Voice-driven apps like Alexa can be augmented by this lip-reading tech

Voice applications are all the rage right now, with Alexa, Siri, Cortana and Google Assistant seeing an upsurge of new users. “Meanwhile, […]

November 20, 2018

Techwatch

Voice applications are all the rage right now, with Alexa, Siri, Cortana and Google Assistant seeing an upsurge of new users.

“Meanwhile, voice-activation is becoming more popular in cars,” says Liopa’s co-founder Liam McQuillan.

For the automotive industry alone, the voice recognition market is projected to be worth $3.9 billion USD by 2025.

For decades now, computer scientists have championed voice as being the holy grail of the human/computer interface.

But it’s taken a long time to come to fruition, due to the intricacies of languages, and the fact that no two people speak exactly alike. The introduction of machine learning techniques have accounted for a huge leap forwards in the technology. Higher processing capability through GPUs, more training data, and sophisticated developments in Google DeepMind have made their impact.

Liam McQuillan and his team have used machine learning to create a unique automated lip reading application, called Liopa.

Today, speech recognition is based on analysis of the speaker’s audio signal. “These audio systems can be very accurate but the problem is that, when there’s background noise, the accuracy and usability degrades rapidly,” Liam says.

Instead, Liopa’s technology analyses a video of the speaker’s lip movements. Using an AI-based core, the software deciphers what the person is saying. The technology is agnostic to audio noise and, when combined with audio speech recognition, will improve accuracy of the overall system.

It works on any device with a standard camera, especially in situations where you can train the camera directly at the speaker’s face.

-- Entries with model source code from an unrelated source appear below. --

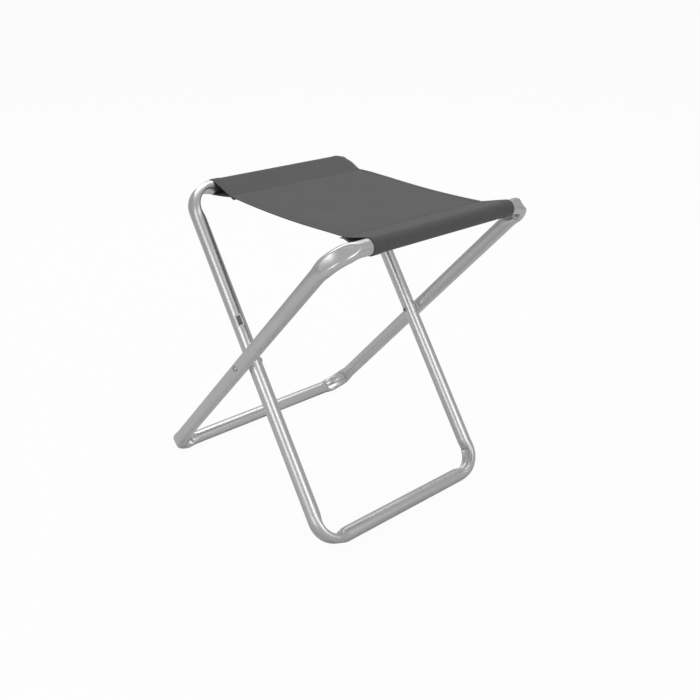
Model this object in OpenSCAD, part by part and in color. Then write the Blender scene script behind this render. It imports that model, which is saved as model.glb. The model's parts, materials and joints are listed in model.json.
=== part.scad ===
// Folding camp stool. Two crossed loops of bent aluminium tube are riveted together
// where their legs cross, and a woven seat is sewn round the two top rails.
// X runs along the rails, the inner frame's top rail is at +Y and the outer frame's
// at -Y. The origin is on the ground under the middle of the bounding box.

/* [Frame tube] */
// Outside diameter of the frame tube
tube_d = 20; // [16:0.5:25]
// Wall of the frame tube
tube_wall = 1.2; // [0.8:0.1:2]
// Radius of the corner bends, to the middle of the tube
bend_r = 33; // [28:1:50]
// Gap between a loop's two ends, in the middle of its top rail
butt_gap = 0.6; // [0.2:0.1:2]

/* [Stance] */
// Height of both top rails' axes above the ground
rail_z = 426.5; // [340:0.5:520]
// Height of the pivots above the ground
pivot_z = 220.5; // [170:0.5:270]
// Width of the outer frame between its legs' axes
outer_w = 340; // [280:1:420]
// Horizontal distance from the pivots to the inner frame's top rail
inner_reach = 145; // [110:1:180]
// Space left between the two covered top rails when the frames lie folded
nest_gap = 3.8; // [2:0.1:10]
// Space between the crossing legs, side by side
leg_gap = 2; // [1:0.1:5]

/* [Rail joints] */
// Length of the ferrule inside each top rail
ferrule_len = 60; // [30:1:90]
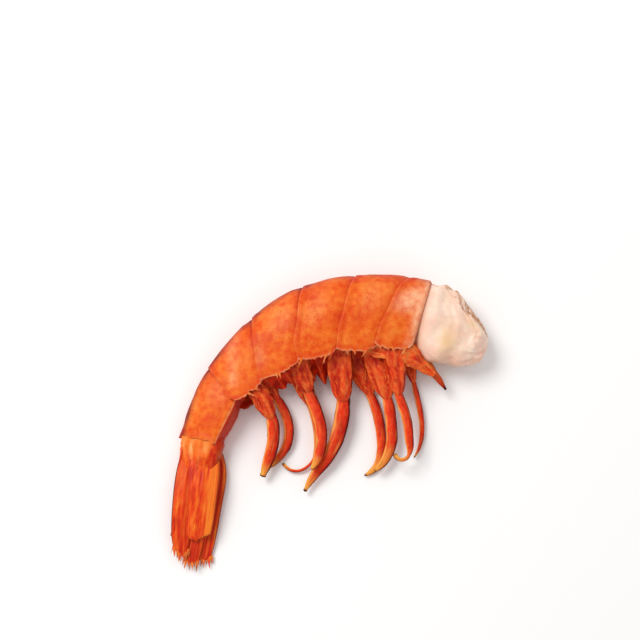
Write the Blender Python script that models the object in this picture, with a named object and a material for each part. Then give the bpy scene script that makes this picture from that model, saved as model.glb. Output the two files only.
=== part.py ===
"""Raw headless red shrimp, shell on, lying on its left side.

Metres, +Z up. The table is z = 0 and the origin is the middle of the footprint. The neck, where the
head came off, points to +X; the back is the outer side of the bend and the swimming legs hang towards
-Y. Each somite (ring of the tail) is one plate that overlaps the next, round a core of meat.
"""

import math
from bisect import bisect_right
from collections import namedtuple

import bmesh
import bpy
from mathutils import Vector

MM = 0.001
WELD = 1e-6

# Middle of the footprint, in the millimetres the places below are given in; it becomes the origin.
FOOTPRINT_MIDDLE = (0.73, 0.27)

RIGHT, LEFT = 1, -1

# --- Driving dimensions, in millimetres and degrees -------------------------------------------------
# The middle line runs from the bare stump at the neck to the root of the tail fan. Places along it
# are counted from the neck; the stations are the stump's tip, the neck and each plate's rear edge.
NECK_POINT = (26.6, 29.1)
STUMP_LENGTH = 20.0
SOMITE_LENGTHS = (9.8, 12.7, 13.3, 13.7, 13.2, 16.3)
STATIONS = [-STUMP_LENGTH] + [sum(SOMITE_LENGTHS[:k]) for k in range(len(SOMITE_LENGTHS) + 1)]
HEADINGS = (151.0, 169.0, 179.5, 188.0, 203.0, 220.5, 237.0, 256.0)
BACK = (10.0, 10.4, 10.8, 11.0, 10.5, 8.2, 7.6, 6.6)
BELLY = (10.8, 11.6, 12.0, 12.0, 11.6, 10.7, 8.2, 6.6)
HALF_WIDTH = (6.9, 7.4, 7.9, 8.0, 7.7, 6.7, 5.3, 3.9)
ROLL = (0.0, 0.0, 0.0, 0.0, 3.0, 8.0, 16.0, 18.0)

# How far each edge leans towards the neck for each millimetre above the middle line.
EDGE_SLANT = (0.09, 0.38, 0.37, 0.44, 0.52, 0.24, 0.06)
PLATE_WALL = 0.5
PLATE_GAP = 0.32
PLATE_OVERLAP = 2.2
PLATE_STEP = PLATE_WALL + PLATE_GAP
REST_FLAT = 0.55


# --- The body's middle line and cross-section -------------------------------------------------------
def between(places, values, place):
    """Value at the place, on straight runs between the values at the places."""
    if place <= places[0]:
        return values[0]
    if place >= places[-1]:
        return values[-1]
    k = bisect_right(places, place) - 1
    share = (place - places[k]) / (places[k + 1] - places[k])
    return values[k] + (values[k + 1] - values[k]) * share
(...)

It helps in real-world noisy environments – for example, using a voice activation system in a car, or a virtual assistant in a restaurant, or outside.

“We’re commercialising research that’s been done for the past 10 years at QUB on lip reading technology,” says Liam.

Liopa is the product of two academic researchers (Drs Darryl Stewart and Fabian Campbell-West) joining forces with two proven commercial entrepreneurs, Liam and his colleague Richard McConnell.

Liam tells me the scope of Liopa is still being determined.

“We want to develop a product that supports a large vocabulary of the 130,000 words in the English language, along with other languages, and will perform in real time,” Liam says. “That’s a little bit down the line, but there are plenty of lucrative use cases that we’re addressing initially, that require less vocab support.”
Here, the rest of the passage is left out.